─── Information supplied
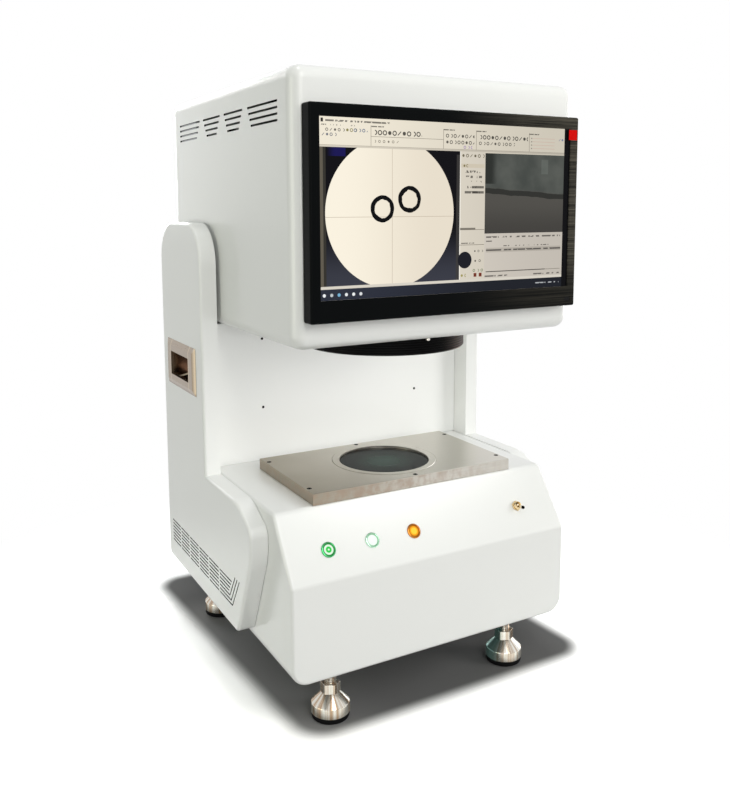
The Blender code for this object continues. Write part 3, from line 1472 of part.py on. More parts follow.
def make_camera(low):
    half = CAMERA_SIDE / 2
    body_z = low + CAMERA_MOUNT_HEIGHT
    camera = box(
        "camera",
        (-half, STAGE_CENTRE_Y - half, body_z),
        (half, STAGE_CENTRE_Y + half, body_z + CAMERA_HEIGHT),
        BLACK_ANODISED,
    )
    bevel(camera, CAMERA_EDGE_RADIUS, 1)
    mount = cylinder(
        "camera_mount",
        BARREL_TOP_RADIUS - BARREL_WALL / 2,
        low,
        body_z + CAMERA_EDGE_RADIUS,
        matrix=Matrix.Translation((0, STAGE_CENTRE_Y, 0)),
        steps=16,
    )
    return join(camera, mount)


def stage_screw_places():
    side_x = STAGE_WIDTH / 2 - STAGE_SCREW_SIDE_INSET
    front_y = STAGE_FRONT_Y + STAGE_SCREW_CORNER_INSET
    rear_y = STAGE_REAR_Y - STAGE_SCREW_CORNER_INSET
    return [
        (-side_x, front_y),
        (0, STAGE_FRONT_Y + STAGE_SCREW_END_INSET),
        (side_x, front_y),
        (side_x, rear_y),
        (0, STAGE_REAR_Y - STAGE_SCREW_END_INSET),
        (-side_x, rear_y),
    ]


def make_stage():
    """A thick steel plate with a stepped bore for the glass and the ring that holds it."""
    half = STAGE_WIDTH / 2
    plate_solid = box(
        "stage_plate",
        (-half, STAGE_FRONT_Y, STAGE_BOTTOM_Z),
        (half, STAGE_REAR_Y, STAGE_TOP_Z),
        BRUSHED_STEEL,
    )
    bevel(plate_solid, STAGE_EDGE_RADIUS, 1)
    axis = Matrix.Translation((0, STAGE_CENTRE_Y, 0))
    bore = cylinder(
        "stage_bore",
        STAGE_BORE_RADIUS,
        STAGE_BOTTOM_Z - OVERRUN,
        STAGE_TOP_Z + OVERRUN,
        matrix=axis,
        steps=32,
    )
    ring_low = STAGE_TOP_Z + STAGE_RING_PROUD - STAGE_RING_THICKNESS
    glass_high = ring_low - SEAT_GAP
    glass_low = glass_high - GLASS_THICKNESS
    seat = cylinder(
        "stage_seat",
        STAGE_RING_RADIUS,
        glass_low - SEAT_GAP,
        STAGE_TOP_Z + OVERRUN,
        matrix=axis,
        steps=32,
    )
    cut(plate_solid, bore, seat)
    head_z = STAGE_TOP_Z - STAGE_SCREW_SINK
    for number, (x, y) in enumerate(stage_screw_places(), 1):
        spot = Matrix.Translation((x, y, 0))
        pocket = cylinder(
            f"stage_screw_pocket_{number}",
            STAGE_SCREW_RADIUS + SEAT_GAP,
            head_z - STAGE_SCREW_HEAD - SEAT_GAP,
            STAGE_TOP_Z + OVERRUN,
            matrix=spot,
            steps=10,
        )
        cut(plate_solid, pocket)
        screw = cylinder(
            f"stage_screw_{number}",
            STAGE_SCREW_RADIUS,
            head_z - STAGE_SCREW_HEAD,
            head_z,
            BLACK_ANODISED,
            spot,
            steps=10,
        )
        socket = cylinder(
            f"stage_screw_socket_{number}",
            STAGE_SCREW_SOCKET_RADIUS,
            head_z - STAGE_SCREW_SOCKET_DEPTH,
            head_z + OVERRUN,
            matrix=spot,
            steps=6,
        )
        cut(screw, socket)
    ring = cylinder(
        "stage_ring",
        STAGE_RING_RADIUS - SEAT_GAP,
        ring_low,
        ring_low + STAGE_RING_THICKNESS,
        BRUSHED_STEEL,
        axis,
        steps=32,
    )
    ring_hole = cylinder(
        "stage_ring_hole",
        STAGE_RING_RADIUS - STAGE_RING_WIDTH,
        ring_low - OVERRUN,
        STAGE_TOP_Z + OVERRUN,
        matrix=axis,
        steps=32,
    )
    cut(ring, ring_hole)
    cylinder(
        "stage_glass",
        STAGE_RING_RADIUS - SEAT_GAP,
        glass_low,
        glass_high,
        STAGE_GLASS,
        axis,
        steps=32,
    )


def make_stage_support():
    """A bridge over the base plate that takes the stage's weight under the deck."""
    low_z = BASE_PLATE_TOP_Z + SEAT_GAP
    high_z = DECK_Z - SHEET - SEAT_GAP
    half = SUPPORT_WIDTH / 2
    inner = half - SUPPORT_LEG
    portal = [
        (low_z, -half),
        (high_z, -half),
        (high_z, half),
        (low_z, half),
        (low_z, inner),
        (high_z - SUPPORT_TOP, inner),
        (high_z - SUPPORT_TOP, -inner),
        (low_z, -inner),
    ]
    bridge = plate(
        "stage_support",
        [portal],
        "ZX",
        STAGE_CENTRE_Y - SUPPORT_DEPTH / 2,
        STAGE_CENTRE_Y + SUPPORT_DEPTH / 2,
        GREY_PAINT,
    )
    bore = cylinder(
        "stage_support_bore",
        BACKLIGHT_RADIUS + SEAT_GAP,
        high_z - SUPPORT_TOP - OVERRUN,
        high_z + OVERRUN,
        matrix=Matrix.Translation((0, STAGE_CENTRE_Y, 0)),
        steps=BARREL_STEPS,
    )
    return cut(bridge, bore)


def make_backlight():
    """A tube on the base plate with a lamp at its foot and a condenser near its top."""
    axis = Matrix.Translation((0, STAGE_CENTRE_Y, 0))
    low_z = BASE_PLATE_TOP_Z + SEAT_GAP
    high_z = DECK_Z - SHEET - SEAT_GAP
    bore = BACKLIGHT_RADIUS - BACKLIGHT_WALL
    seat_z = high_z - CONDENSER_SEAT_DEPTH
    turned(
        "backlight_tube",
        [
            (bore, high_z),
            (BACKLIGHT_RADIUS, high_z),
            (BACKLIGHT_RADIUS, low_z),
            (bore - CONDENSER_SEAT_WIDTH, low_z),
            (bore - CONDENSER_SEAT_WIDTH, seat_z),
            (bore, seat_z),
        ],
        BLACK_ANODISED,
        axis,
        BARREL_STEPS,
    )
    glass_z = seat_z + SEAT_GAP
    turned(
        "condenser_lens",
        [
            (0, glass_z + CONDENSER_RIM + CONDENSER_CROWN),
            (CONDENSER_RADIUS / 2, glass_z + CONDENSER_RIM + 3 * CONDENSER_CROWN / 4),
            (CONDENSER_RADIUS, glass_z + CONDENSER_RIM),
            (CONDENSER_RADIUS, glass_z),
            (0, glass_z),
        ],
        LENS_GLASS,
        axis,
        BARREL_STEPS,
    )
    turned(
        "lamp_module",
        [
            (0, low_z + LAMP_HEIGHT),
            (LAMP_RADIUS, low_z + LAMP_HEIGHT),
            (LAMP_RADIUS, low_z + LAMP_FIN_HEIGHT),
            (LAMP_FIN_RADIUS, low_z + LAMP_FIN_HEIGHT),
            (LAMP_FIN_RADIUS, low_z),
            (0, low_z),
        ],
        CAST_ALUMINIUM,
        axis,
        24,
    )


def make_button(number, name, finish):
    """A fixed metal body through the panel and the lit cap that is pressed into it."""
    place = slope_frame(button_x(number), BUTTONS_DOWN_SLOPE)
    bore = BUTTON_CAP_RADIUS + BUTTON_CAP_GAP
    nut_top = -SHEET - SEAT_GAP
    nut_low = nut_top - BUTTON_NUT_HEIGHT
    edge = BUTTON_RIM / 3
    turned(
        f"{name}_body",
        [
            (bore, BUTTON_RIM),
            (BUTTON_RADIUS - edge, BUTTON_RIM),
            (BUTTON_RADIUS, BUTTON_RIM - edge),
            (BUTTON_RADIUS, SEAT_GAP),
            (BUTTON_BARREL_RADIUS, SEAT_GAP),
            (BUTTON_BARREL_RADIUS, nut_top),
            (BUTTON_NUT_RADIUS, nut_top),
            (BUTTON_NUT_RADIUS, nut_low),
            (BUTTON_BARREL_RADIUS, nut_low),
            (BUTTON_BARREL_RADIUS, -BUTTON_DEPTH),
            (bore, -BUTTON_DEPTH),
        ],
        CHROME,
        place,
        BUTTON_STEPS,
    )
    floor = cylinder(
        f"{name}_floor",
        bore + BUTTON_CAP_GAP,
        -BUTTON_DEPTH,
        -BUTTON_CAP_DEPTH - BUTTON_TRAVEL - SEAT_GAP,
        matrix=place,
        steps=BUTTON_STEPS,
    )
    join(bpy.data.objects[f"{name}_body"], floor)
    turned(
        f"{name}_cap",
        [
            (0, BUTTON_CAP_RISE),
            (BUTTON_CAP_RADIUS - edge, BUTTON_CAP_RISE),
            (BUTTON_CAP_RADIUS, BUTTON_CAP_RISE - edge),
            (BUTTON_CAP_RADIUS, -BUTTON_CAP_DEPTH),
            (0, -BUTTON_CAP_DEPTH),
        ],
        finish,
        place,
        BUTTON_STEPS,
    )


def make_switch():
    """A toggle switch: bushing and nut through the panel, and a lever on a cross pivot."""
    place = slope_frame(SWITCH_X, SWITCH_DOWN_SLOPE)
    body_top = -SHEET - SEAT_GAP
    body = turned(
        "switch_body",
        [
            (SWITCH_MOUTH_RADIUS, SWITCH_BUSH_HEIGHT),
            (SWITCH_BUSH_RADIUS, SWITCH_BUSH_HEIGHT),
            (SWITCH_BUSH_RADIUS, body_top - SEAT_GAP),
            (SWITCH_BORE_RADIUS, body_top - SEAT_GAP),
            (SWITCH_BORE_RADIUS, LEVER_PIVOT_RISE),
        ],
        CHROME,
        place,
        LEVER_STEPS,
    )
    nut = cylinder(
        "switch_nut",
        SWITCH_NUT_RADIUS,
        SEAT_GAP,
        SEAT_GAP + SWITCH_NUT_HEIGHT,
        matrix=place,
        steps=6,
    )
    nut_bore = cylinder(
        "switch_nut_bore",
        (SWITCH_BUSH_RADIUS + SWITCH_MOUTH_RADIUS) / 2,
        -OVERRUN,
        SWITCH_BUSH_HEIGHT + OVERRUN,
        matrix=place,
        steps=LEVER_STEPS,
    )
    cut(nut, nut_bore)
    half = Vector((SWITCH_BODY_WIDTH / 2, SWITCH_BODY_LENGTH / 2, 0))
    block = boxes(
        "switch_block",
        [
            place
            @ box_matrix(
                -half + Vector((0, 0, body_top - SWITCH_BODY_DEPTH)),
                half + Vector((0, 0, body_top)),
            )
        ],
    )
    well = cylinder(
        "switch_well",
        SWITCH_BORE_RADIUS,
        LEVER_PIVOT_RISE - SWITCH_BORE_DEPTH,
        body_top + OVERRUN,
        matrix=place,
        steps=LEVER_STEPS,
    )
    join(body, nut, block)
    cut(body, well)
    pivot = place @ Matrix.Translation((0, 0, LEVER_PIVOT_RISE))
    tilt = pivot @ Matrix.Rotation(LEVER_TILT, 4, "X")
    ball = LEVER_BALL_RADIUS
    tip = LEVER_TIP_RADIUS
    profile = [(0, LEVER_LENGTH)]
    for step in range(1, 4):
        angle = math.pi / 2 * step / 3
        profile.append((tip * math.sin(angle), LEVER_LENGTH - tip + tip * math.cos(angle)))
    for step in range(1, 7):
        angle = math.pi * step / 6
        if ball * math.sin(angle) > LEVER_NECK_RADIUS or step > 3:
            profile.append((max(ball * math.sin(angle), 0), ball * math.cos(angle)))
    profile[4:4] = [(LEVER_NECK_RADIUS, math.sqrt(ball**2 - LEVER_NECK_RADIUS**2))]
    profile[-1] = (0, -ball)
    turned("switch_lever", profile, CHROME, tilt, LEVER_STEPS)


def make_unit(name, x_low, x_high, height):
    """A closed electronics box standing on the column's foot."""
    low_z = COLUMN_BOTTOM_Z + COLUMN_FOOT + SEAT_GAP
    unit = box(
        name,
        (x_low, COLUMN_FRONT_Y + UNIT_END_GAP, low_z),
        (x_high, COLUMN_REAR_Y - UNIT_END_GAP, low_z + height),
        CAST_ALUMINIUM,
    )
    return bevel(unit, UNIT_EDGE_RADIUS, 1)


def make_units():
    """The computer and the power supply, side by side between the column's posts."""
    end_x = COLUMN_HALF_WIDTH - COLUMN_POST_WIDTH - UNIT_SIDE_GAP
    supply_x = end_x - SUPPLY_WIDTH
    make_unit("computer_unit", -end_x, supply_x - UNIT_SIDE_GAP, COMPUTER_HEIGHT)
    make_unit("power_supply", supply_x, end_x, SUPPLY_HEIGHT)


def main():
    make_base_frame()
    make_base_housing()
    make_side_casing("left_side_casing", -1)
    make_side_casing("right_side_casing", 1)
    make_handle("left_handle", -1)
    make_handle("right_handle", 1)
    for place, (x, y) in foot_places().items():
        make_foot(place, x, y)
    make_column_frame()
    make_throat_panel()
    make_rear_cover()
    make_mains_inlet()
    make_head_housing()
    make_head_rear_cover()
    make_monitor()
    make_lens()
    make_stage_support()
    make_backlight()
    make_stage()
    make_button(0, "power_button", GREEN_LENS)
    make_button(1, "start_button", CLEAR_LENS)
    make_button(2, "lamp_button", AMBER_LENS)
    make_switch()
    make_units()


main()
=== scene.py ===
"""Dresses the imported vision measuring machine: shells, trim, finishes, studio and camera."""

import math

import bmesh
import bpy
from bpy.props import FloatProperty, FloatVectorProperty, IntProperty, PointerProperty
from mathutils import Matrix, Vector


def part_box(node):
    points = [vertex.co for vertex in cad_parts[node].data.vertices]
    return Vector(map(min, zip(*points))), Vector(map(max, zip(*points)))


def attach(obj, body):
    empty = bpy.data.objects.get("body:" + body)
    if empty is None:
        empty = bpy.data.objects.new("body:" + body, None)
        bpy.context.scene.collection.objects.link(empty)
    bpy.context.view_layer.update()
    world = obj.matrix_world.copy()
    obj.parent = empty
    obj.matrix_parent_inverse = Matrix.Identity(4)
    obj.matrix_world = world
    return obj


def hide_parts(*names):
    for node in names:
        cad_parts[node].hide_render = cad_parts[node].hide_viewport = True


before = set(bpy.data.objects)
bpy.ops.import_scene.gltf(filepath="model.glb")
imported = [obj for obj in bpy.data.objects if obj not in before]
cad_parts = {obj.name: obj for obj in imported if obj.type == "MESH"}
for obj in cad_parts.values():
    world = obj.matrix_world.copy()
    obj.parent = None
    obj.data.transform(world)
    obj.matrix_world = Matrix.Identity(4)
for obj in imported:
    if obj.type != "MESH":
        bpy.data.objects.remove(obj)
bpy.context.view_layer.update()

bl_info = {
    "name": "Vision Measuring Machine",
    "version": (1, 0, 0),
    "blender": (4, 5, 0),
    "location": "View3D > Sidebar > Machine",
    "description": "Dresses the packed machine and sets up its studio",
    "category": "Object",
}

SIDES = {"left": -1, "right": 1}
PLACES = ("front_left", "front_right", "rear_left", "rear_right")
BUTTONS = ("power_button", "start_button", "lamp_button")
WELD = 1e-6
OVERRUN = 0.004
CLEAR = 0.0003
SEEN_RAYS = ("Is Camera Ray", "Is Glossy Ray", "Is Transmission Ray")
STUDIO_AIM = Vector((0, 0, 0.45))
CAMERA_SPOT = (-0.7941, -1.4379, 0.8586)
CAMERA_TURN = (29.10, 7.03, -0.19)
CAMERA_LENS = 38.455
CAMERA_SHIFT = -0.11
PLANES = {
    "YZ": Matrix(((0, 0, 1), (1, 0, 0), (0, 1, 0))),
    "ZX": Matrix(((0, 1, 0), (0, 0, 1), (1, 0, 0))),
}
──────
Do this:
Go through the listing above and list every line that has the word "from".

Response to the task:
The Blender code for this object continues. Write part 3, from line 1472 of part.py on. More parts follow.
from bpy.props import FloatProperty, FloatVectorProperty, IntProperty, PointerProperty
from mathutils import Matrix, Vector